Yahuda 6, 2. Petrus 2:4 ile paraleldir ve Yaratılış 6:1-4’e atıfta bulunmaktadır. Bu melekler, konumlarını ve meskenlerini terk ederek günahkâr bir gurur sergiledi. Bundan dolayı son güne dek tutsak tutulacaklar. Kuşkusuz, bu bölümler ruhsal varlıkların kadınlarla nasıl cinsel ilişkiye girebileceğine dair kesin bir cevap vermiyor. Ancak Yeni Antlaşma’da gördüğümüz örneklerin ışığında, kötü ruhların kötü adamların bedenlerini ele geçirdiğini ve onları kendi günahkâr amaçları için kullandığını varsayabiliriz. Tanrı Sözü, cinlerin ve hatta Şeytan’ın insanlarda barındığına ve onların korkunç davranışlarda bulunmasına neden olduğuna dair örnekler verir.

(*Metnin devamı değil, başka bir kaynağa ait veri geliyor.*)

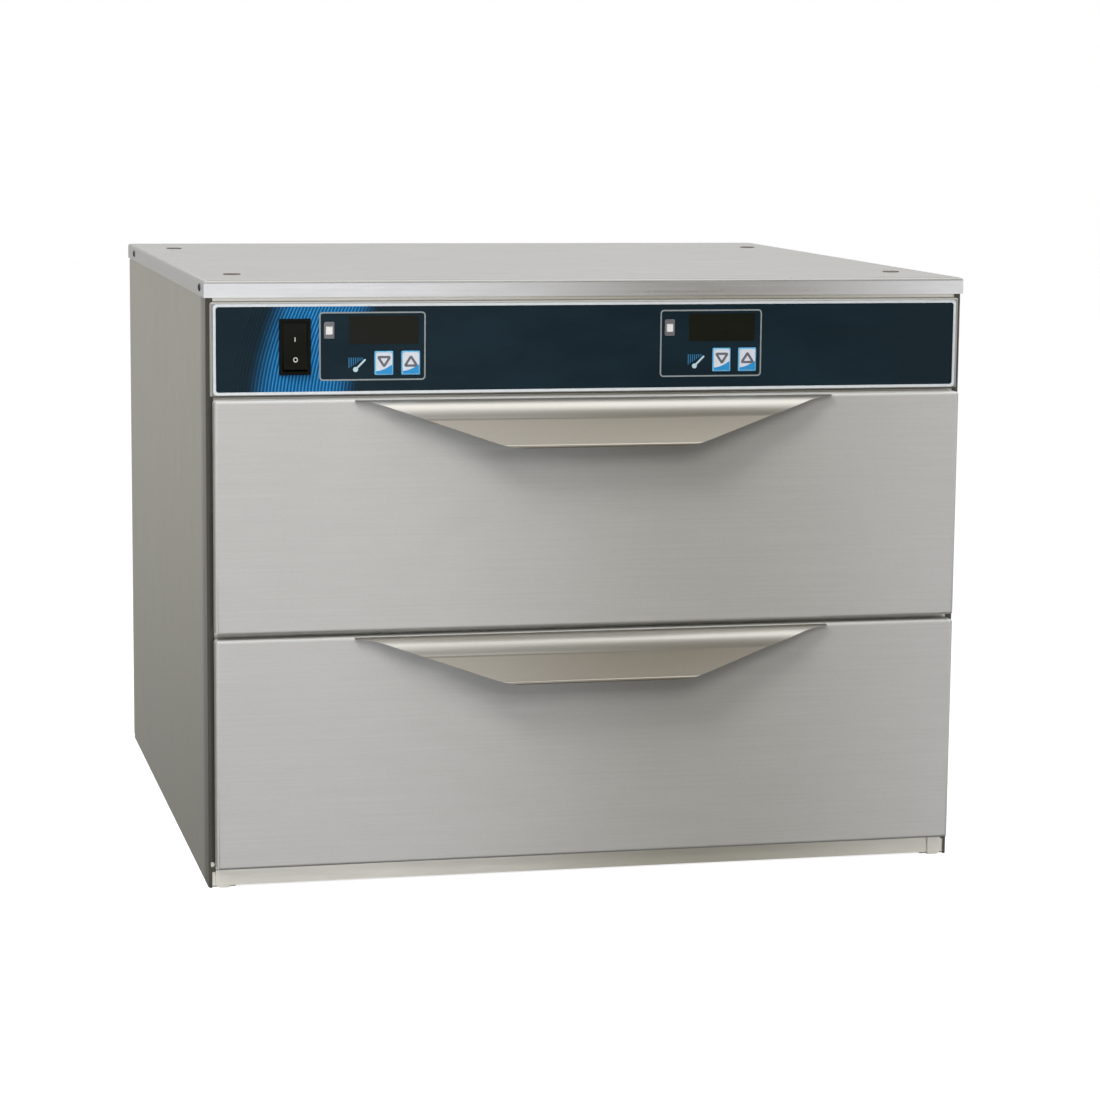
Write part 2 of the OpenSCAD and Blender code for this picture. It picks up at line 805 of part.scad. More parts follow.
// Everything that is cut through the fascia and the overlay
module control_cuts(grow) {
    depth = 12;
    for (s = [0, 1]) {
        display_places(s) translate([0, overlay_y - 1, 0])
            plate(display_w + 2 * grow, display_h + 2 * grow, depth, 1);
        lens_places(s) translate([0, overlay_y - 1, 0])
            plate(lens_w + 2 * grow, lens_h + 2 * grow, depth, 1);
        for (u = [0, 1]) key_places(s, u) translate([0, overlay_y - 1, 0])
            plate(key_w + 2 * grow, key_h + 2 * grow, depth, 2);
    }
    translate([switch_x, overlay_y - 1, control_z])
        plate(switch_body_w + 2 * grow, switch_body_h + 2 * grow, depth, 1);
}

module control_fascia() {
    fascia_d = face_y + skin_t - fascia_y;
    color(brushed) difference() {
        translate([0, fascia_y, fascia_z + fascia_h / 2])
            folded_tray(cabinet_w - 2 * fascia_inset, fascia_d, fascia_h, fascia_r, skin_t);
        control_cuts(cut_clear);
    }
}

module control_overlay() {
    w = cabinet_w - 2 * fascia_inset - 2 * overlay_inset_x;
    h = fascia_h - 2 * overlay_inset_z;
    color(navy) difference() {
        translate([0, overlay_y, fascia_z + fascia_h / 2]) plate(w, h, overlay_t, 3);
        control_cuts(cut_clear);
    }
}

// The windows and lenses lie flush with the overlay and reach back to the modules
module display_windows() {
    color([0.05, 0.09, 0.13]) for (s = [0, 1])
        display_places(s) translate([0, overlay_y, 0])
            plate(display_w, display_h, fascia_back_y - overlay_y, 1);
}

module indicator_lenses() {
    color([0.92, 0.93, 0.9]) for (s = [0, 1])
        lens_places(s) translate([0, overlay_y, 0])
            plate(lens_w, lens_h, fascia_back_y - overlay_y, 1);
}

key_flange = 1.2;
key_flange_t = 1.2;
key_seat_gap = 0.1;

// Housing of a controller, with a pocket behind each key
module control_module(s) {
    color(dark) translate([0, fascia_back_y, 0]) difference() {
        translate([module_x[s], 0, control_z]) plate(module_w, module_h, module_d, 3);
        for (u = [0, 1]) key_places(s, u) translate([0, -1, 0])
            plate(key_w + 2 * key_flange + 1, key_h + 2 * key_flange + 1,
                  1 + key_seat_gap + key_flange_t + key_travel + 1, 2);
    }
}

module key(s, u) {
    seat_y = fascia_back_y + key_seat_gap;
    key_y = overlay_y - key_proud;
    color(key_blue) key_places(s, u) {
        translate([0, key_y, 0])
            nose_block(key_w - 2 * cut_clear, seat_y + key_flange_t - key_y, key_h - 2 * cut_clear, 1);
        translate([0, seat_y, 0])
            plate(key_w + 2 * key_flange, key_h + 2 * key_flange, key_flange_t, 2);
    }
}

// ---- rocker switch ----

rocker_w = switch_body_w - 2 * body_wall - 0.6;
rocker_half_h = switch_body_h / 2 - body_wall - 1;
pivot_depth = 3.6;
pivot_y = overlay_y - bezel_t + pivot_depth;
pin_r = 1.5;

module switch_housing() {
    color(dark) difference() {
        union() {
            translate([switch_x, overlay_y - bezel_t, control_z])
                nose_block(switch_w, bezel_t, switch_h, 1);
            translate([switch_x, overlay_y - eps, control_z])
                plate(switch_body_w, switch_body_h, switch_d, 1);
        }
        translate([switch_x, overlay_y - bezel_t - 1, control_z])
            plate(rocker_w + 0.6, switch_body_h - 2 * body_wall, 16, 0.6);
        translate([switch_x - rocker_w / 2 - 1.2, pivot_y, control_z])
            rotate([0, 90, 0]) cylinder(r = pin_r + 0.05, h = rocker_w + 2.4);
    }
    color(dark) translate([switch_x, overlay_y + switch_d - eps, control_z])
        for (z = [-12, 0, 12]) translate([-3, 0, z - 0.4]) cube([6, 8, 0.8]);
}

// Side view of the rocker at mid swing, before its pivot at the origin; x is towards the user
module rocker_section() {
    dip = rocker_half_h * tan(rocker_swing / 2);
    polygon([
        [3 + dip, rocker_half_h], [3, 0], [3 + dip, -rocker_half_h],
        [1, -rocker_half_h + 0.6], [-3, -5], [-3, 5], [1, rocker_half_h - 0.6]
    ]);
    circle(r = 3);
}

module switch_rocker() {
    color(dark) translate([switch_x, pivot_y, control_z]) {
        rotate([-rocker_swing / 2, 0, 0]) along_x(rocker_w) mirror([1, 0]) rocker_section();
        translate([-rocker_w / 2 - 1, 0, 0]) rotate([0, 90, 0]) cylinder(r = pin_r, h = rocker_w + 2);
    }
}

// ---- slides ----

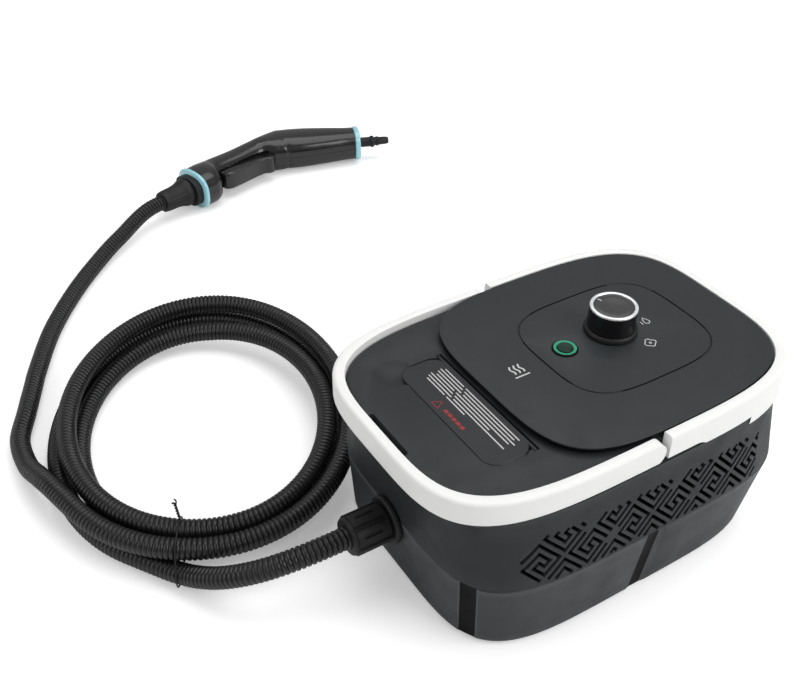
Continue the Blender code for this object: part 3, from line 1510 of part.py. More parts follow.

Gerasalılar’ın memleketindeki kötü ruhun bir adam üzerindeki etkilerini okuyoruz (Mar. 5:1–20). Bu tür durumlarda insanın eylemlerini kötü ruhların eylemlerinden ayırmak oldukça güçtür. Yuhanna 13:27’de Şeytan’ın Yahuda’nın içine girdiği söylenir. Tüm bu anlatılanların ışığında hangi yorum doğru olursa olsun, önemli olan şey, insanlığın günahta derinleşmesi ve Tanrı’dan giderek uzaklaşmasıdır.